Strong Bad: You're not eating it... you're shredding some hot lixxs... with your teeth.

{Strong Bad makes a guitar noise as he draws a whammy bar on the guitar. He then wipes the picture clean.}

Or experience the urban flavor of: "Hammer Pants".

{He draws some funky eyebrows with a fade and adds a comic balloon pointing to Strong Mad's mouth that says "proper!". He then wipes the picture clean.}

And for the Strong Mad who's not so concerned with attracting ladies: "Big Ol' Eyebrows".

{He draws some big ol' eyebrows.}

I should probably go ahead and give him some missing teeth...

{Blackens Strong Mad's upper-right central incisor and upper-left cuspid.}

Acne...

{Draws spots on Strong Mad's face.}

One of them butt chins.

{Draws a butt chin.}

There we go. One hundred and ten percent lady-proof.

{He wipes the picture clean. He then draws a dog and a cat for eyebrows.}

"A Dog and Also a Cat Shaped Eyebrows."

{"A Dog and Also a Cat Shaped Eyebrows" flashes on the screen.}

And a couple of muskrats.

{He adds two muskrats. He then wipes the picture clean.}

And don't forget: the "Ready for Primetime".

{Draws a picture he clearly got carried away with. "Ready for Primetime" flashes on the screen.}

Which I admit I got a little carried away with.

Strong Mad: SWEETIE CAKES! SWEETIE CAKES!!!

Strong Bad: Sweetie cakes? What are you ta-- O-oh, yeah I guess it does look a little bit like one of them "Sweet Cuppin' Cakes" guys.

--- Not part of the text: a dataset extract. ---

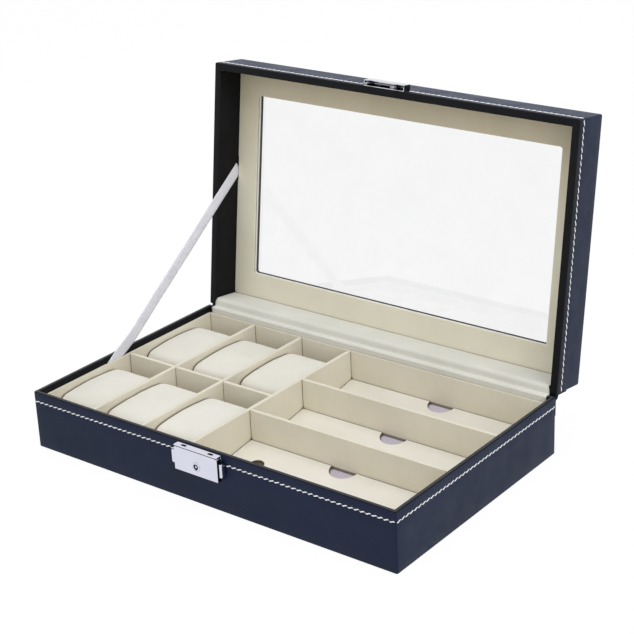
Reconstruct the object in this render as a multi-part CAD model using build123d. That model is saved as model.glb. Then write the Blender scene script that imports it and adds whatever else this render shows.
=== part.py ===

{Draws an "Eh! Steve" looking character.}

Eh! Greg.

{Wipes picture clean.}

{Strong Bad takes the picture down and starts typing.}

So that gives you a lot to choose from, Deutschman. I think you could easily apply all my eyebrow style to your {pauses} headbrow style. So good luck witchasself. I have to use my "LIGHT PEN" on napping Strong Sad. Prreeow.

{Strong Bad gets up and The Paper comes down.}


I'll do Ger-man one-at-a-thyme.

Stark Schlimm: Mann, wenn ich haben ein geld um jeder elektronik posts ich bekommen, ich mai werfen es auf leute auf diese nahrung gericht von eisenbahn wie oben über.